House price at the start


P

Original house price - varies with the type and region

House price in yr 20

 

Q

House price at the end of the 20 years loan period. Varies depending on type and region

Loan amount

 

0.8P

Based on 80 % of the value of the house

Down payment

 

0.2P

Based on 20 % of the value of the house

Scenario A total paid to the bank


R

Payment for 20 years. Varies with interest rates and loan amount

Scenario A extra money


aP

a % of original house price

Scenario A housing gain


Q - R - 0.2P

 

Scenario A Stock market gain


S

Varies depending on “a” and investment period.
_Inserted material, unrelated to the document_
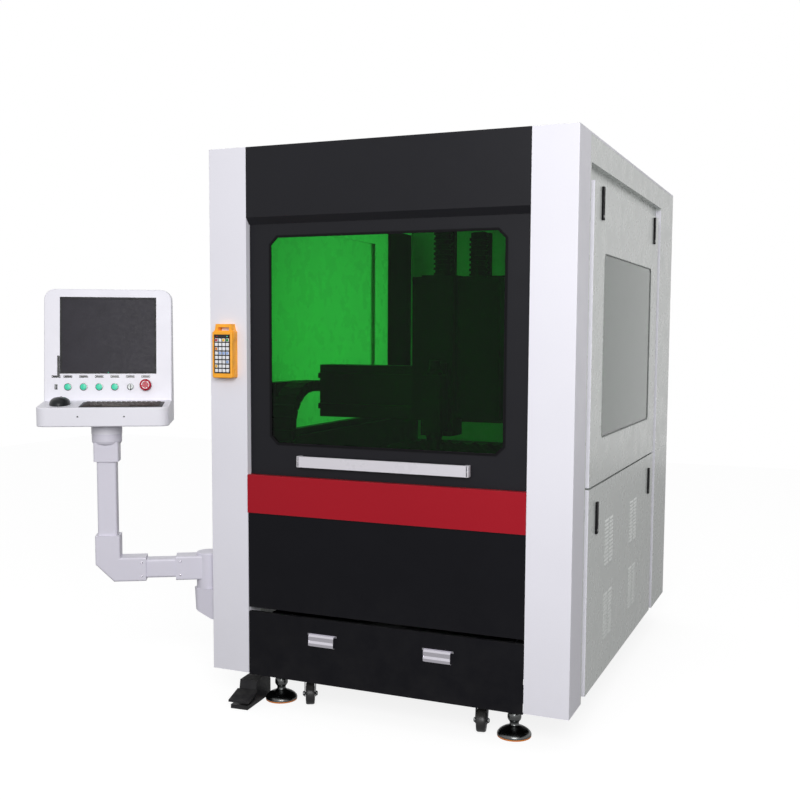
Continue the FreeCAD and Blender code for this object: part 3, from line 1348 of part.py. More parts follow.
def make_mouse():
    # a low rounded shell that rests on the tray
    body = doc.addObject("PartDesign::Body", "mouse")
    place_on_arm(body)
    front = "(tray_deep/2 - mouse_long/2)"
    outline = rect("mouse_x - mouse_wide/2", front, "mouse_x + mouse_wide/2",
                   f"{front} + mouse_long")
    grow(body, on_tray(body, [outline], "seat"), "mouse_tall")
    soften(body, "0.42*mouse_wide", lambda edge: abs(edge.Length - value("mouse_tall")) < 0.01)
    soften(body, "0.5*mouse_tall", lambda edge: edge.BoundBox.ZMin
           > value(f"{TRAY_EDGE} + 0.8*mouse_tall"))
    keep(body, "mouse")


def make_controls():
    for number in range(4):
        body = doc.addObject("PartDesign::Body", f"push_button_{number + 1}")
        place_on_arm(body)
        x = button_x(number)
        grow(body, on_panel(body, [(x, "button_row", "button_radius - 2.5")], "-control_deep"),
             "control_deep")
        grow(body, on_panel(body, [(x, "button_row", "button_radius")], "-3"), "button_proud + 3")
        keep(body, f"push_button_{number + 1}")
    key = doc.addObject("PartDesign::Body", "key_switch")
    place_on_arm(key)
    x, row = button_x(4), "button_row"
    grow(key, on_panel(key, [(x, row, "key_barrel")], "-control_deep"), "control_deep + 4")
    for half_tall, start, length in (("4", "3", "9"), ("11", "11", "15")):
        blade = rect(f"{x} - key_half", f"{row} - {half_tall}", f"{x} + key_half",
                     f"{row} + {half_tall}")
        grow(key, on_panel(key, [blade], start), length)
    keep(key, "key_switch")
    stop = doc.addObject("PartDesign::Body", "emergency_stop")
    place_on_arm(stop)
    x, row = button_x(5), "button_row + stop_rise"
    grow(stop, on_panel(stop, [(x, row, "stop_stem")], "-control_deep"), "control_deep + 9")
    grow(stop, on_panel(stop, [(x, row, "stop_radius")], "8"), "12")
    soften(stop, "5", lambda edge: edge.Length > value("6*stop_radius")
           and edge.BoundBox.Center.y < value(f"{TRAY_BACK} - 6"))
    keep(stop, "emergency_stop")


def make_remote():
    # a hand-held remote with a carrying loop, held flat on the left column by its magnet
    body = doc.addObject("PartDesign::Body", "remote_case")
    place(body, REMOTE_X, "0")
    w, low, top, shoulder = "remote_wide/2", "remote_low", "remote_top", "remote_shoulder"
    outline = [(f"-{w}", low), (w, low), (w, f"{shoulder} - 2"), (f"{w} - 6", f"{shoulder} + 5"),
               (f"{w} - 9", top), (f"-{w} + 9", top), (f"-{w} + 6", f"{shoulder} + 5"),
               (f"-{w}", f"{shoulder} - 2")]
    add(body, "XZ_Plane", [outline], "-remote_deep", "0")
    cut(body, "XZ_Plane", [rect(f"-{w} - 1", f"{shoulder} - 3", f"{w} + 1", f"{top} + 1")],
        "-remote_deep - 1", "-remote_deep + 10")
    cut(body, "XZ_Plane", [rect(f"-{w} + 18", f"{shoulder} + 2", f"{w} - 18", f"{shoulder} + 13")],
        "-remote_deep", "1")
    soften(body, "6", lambda edge: spans(edge, "y") and at(edge, z=low))
    keypad = rect("-keypad_wide/2", "keypad_low", "keypad_wide/2", "keypad_low + keypad_tall")
    cut(body, "XZ_Plane", [keypad], "-remote_deep - 1", "-remote_deep + keypad_set")
    soften(body, "4", lambda edge: spans(edge, "z") and at(edge, y="-remote_deep")
           and abs(edge.BoundBox.Center.x) > value("keypad_wide/2 + 2"))
    keep(body, "remote_case")
    pad = doc.addObject("PartDesign::Body", "remote_keypad")
    place(pad, REMOTE_X, "0")
    face = "(-remote_deep + 1)"
    mat = rect("-keypad_wide/2 + seat", "keypad_low + seat", "keypad_wide/2 - seat",
               "keypad_low + keypad_tall - seat")
    add(pad, "XZ_Plane", [mat], face, "-remote_deep + keypad_set")
    x, z = "(-1.5*key_pitch_x)", "(keypad_low + 4.5 + key_size/2)"
    key = rect(f"{x} - key_size/2", f"{z} - key_size/2", f"{x} + key_size/2", f"{z} + key_size/2")
    cap = add(pad, "XZ_Plane", [key], f"{face} - 2", face)
    repeat(pad, cap, "X_Axis", "key_pitch_x", 4, "Z_Axis", "key_pitch_z", 8)
    keep(pad, "remote_keypad")


def make_foot_switch():
    housing = doc.addObject("PartDesign::Body", "foot_switch_housing")
    place(housing, SWITCH_X, "switch_y", "0", "switch_turn")
    base, high, hood = "switch_base", "switch_high", "hood_front"
    side = [("0", "0"), ("switch_long", "0"), ("switch_long", f"{high} - 22"),
            ("switch_long - 18", high), (f"{hood} + 7", high), (f"{hood} + 1", f"{high} - 28"),
            (hood, base), ("0", base)]
    half = "switch_wide/2"
    add(housing, "YZ_Plane", [side], f"-{half}", half)
    # two lugs hold the round pin that the pedal rocks on
    pin_y, pin_z, radius = f"({hood} - 6)", "(pedal_high - pivot_drop)", "pivot_radius"
    lug = rect(f"{pin_y} - {radius}", f"{base} - 1", f"{pin_y} + {radius}", pin_z)
    for x in (f"-{half} + 8", f"{half} - 12"):
        add(housing, "YZ_Plane", [lug], x, f"{x} + 4")
    add(housing, "YZ_Plane", [(pin_y, pin_z, radius)], f"-{half} + 8", f"{half} - 8")
    add(housing, "XZ_Plane", [("0", "26", "8")], "switch_long - 1", "switch_long + 14")
    keep(housing, "foot_switch_housing")
    pedal = doc.addObject("PartDesign::Body", "foot_pedal")
    place(pedal, SWITCH_X, "switch_y", "0", "switch_turn")
    tread = [("-6", "pedal_high - 26"), ("-6", "pedal_high - 19"),
             (f"{hood} - 0.6", "pedal_high"), (f"{hood} - 0.6", "pedal_high - 8")]
    add(pedal, "YZ_Plane", [tread], "-pedal_wide/2", "pedal_wide/2")
    keep(pedal, "foot_pedal")


def check_and_write():
    doc.recompute()
    broken = [item.Label for item in doc.Objects
              if "Invalid" in item.State or "Error" in item.State]
    if broken:
        raise RuntimeError(f"failed objects: {broken}")
    os.makedirs("parts", exist_ok=True)
    for item in nodes:
        shape = item.Shape
        if shape.isNull() or not shape.isValid() or not shape.Solids:
            raise RuntimeError(f"{item.Label} has no valid solid")
    for item in nodes:
        item.Shape.exportStep(f"parts/{item.Label}.step")
    print(f"{len(nodes)} nodes written")


def main():
    make_columns()
    make_fascia()
    make_band()
    make_lower_panel()
    make_roof()
    make_side_frames()
    make_upper_panels()
    make_lower_panels()
    make_rear_panel()
    make_door()
    make_door_rails()
    make_pull_bar()
    make_drawer()
    make_drawer_pulls()
    make_base_frame()
    make_bed()
    make_slat_table()
    make_gantry()
    make_carriage()
    make_cutting_head()
    make_cable_chain()
    make_units()
    make_feet()
    make_castors()
    make_arm_bracket()
    make_arm_swivel()
    make_arm_tubes()
    make_arm_elbow()
    make_arm_coupling()
    make_console_housing()
    make_screen()
    make_keyboard()
    make_mouse()
    make_controls()
    make_remote()
    make_foot_switch()
    check_and_write()


main()
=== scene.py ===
import json
import math
import bmesh
import bpy
from mathutils import Matrix, Vector


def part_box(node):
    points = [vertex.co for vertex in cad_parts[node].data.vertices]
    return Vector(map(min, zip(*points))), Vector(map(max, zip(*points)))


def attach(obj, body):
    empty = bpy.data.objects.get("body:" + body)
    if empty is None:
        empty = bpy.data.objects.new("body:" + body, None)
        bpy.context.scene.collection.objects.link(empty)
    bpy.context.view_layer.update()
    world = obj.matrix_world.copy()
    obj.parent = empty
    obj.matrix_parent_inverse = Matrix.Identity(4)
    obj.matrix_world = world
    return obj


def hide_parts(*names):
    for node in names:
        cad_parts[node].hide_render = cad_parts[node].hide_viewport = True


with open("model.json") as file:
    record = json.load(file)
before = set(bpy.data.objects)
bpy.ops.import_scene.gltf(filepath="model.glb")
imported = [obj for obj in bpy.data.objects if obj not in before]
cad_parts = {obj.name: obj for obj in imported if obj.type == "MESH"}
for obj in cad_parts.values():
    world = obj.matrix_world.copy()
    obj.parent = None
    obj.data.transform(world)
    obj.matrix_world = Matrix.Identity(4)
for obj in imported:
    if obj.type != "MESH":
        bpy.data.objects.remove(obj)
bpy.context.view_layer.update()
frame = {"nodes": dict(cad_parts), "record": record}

nodes = frame["nodes"]
print("laser cutter: packed frame loaded,", len(nodes), "nodes")


# node tree helpers

def addNode(tree, kind, inputs=None, **settings):
    node = tree.nodes.new(kind)
    for name, value in settings.items():
        setattr(node, name, value)
    for name, value in (inputs or {}).items():
        if isinstance(value, bpy.types.NodeSocket):
            tree.links.new(value, node.inputs[name])
        else:
            node.inputs[name].default_value = value
    return node


def feed(tree, node, **values):
    for name, value in values.items():
        tree.links.new(value, node.inputs[name.replace("_", " ")])


def mathNode(tree, operation, first, second=0.0, clamp=False):
    return addNode(tree, "ShaderNodeMath", {0: first, 1: second}, operation=operation,
                   use_clamp=clamp).outputs[0]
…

The period is 20 minus the start of the year with extra money.

Scenario A total gain

 

Q - R - 0.2P + S

Housing gain and Stock market gain

 

 

 

Scenario B total paid to the bank


T

This is less than R

Scenario B available for the stock market

R - T

 

 

Scenario B housing gain


Q - T - 0.2P

 

Scenario Stock market gain


U

Varies depending on (R - T) and investment period

Scenario B total gain

Q - T - 0.2P + U

 

 

 

 

Scenario B - Scenario A

 

[R - T] - [S -U]

 


You can see that the house price at the start, the house price in year 20, and the down payment cancel out each other.

In other words, the value of the house is not important ie the results are independent of the type of house, where it is located and the capital gain achieved.

Rather it depends on 
  • [R - T] which is the difference in the total amount paid to the bank under the two scenarios.
  • [S - U] which is the difference in the stock market gain under the two scenarios. 

For Scenario B to be the better option, mathematically
 
[R - T] must be greater than [S - U]

Now [R - T] is a function of the bank interest rate.  T is also a function of when you start to pay the extra sum as well as the % of the extra sum.  

[S - U] is a function of the stock market return as well as when you have the extra money as well as the % of the extra sum.

If the loan interest rate is less than the investment return, it is unlikely for [R - T] to be greater than [S - U].  In other words, it is unlikely for Scenario B to be a better option.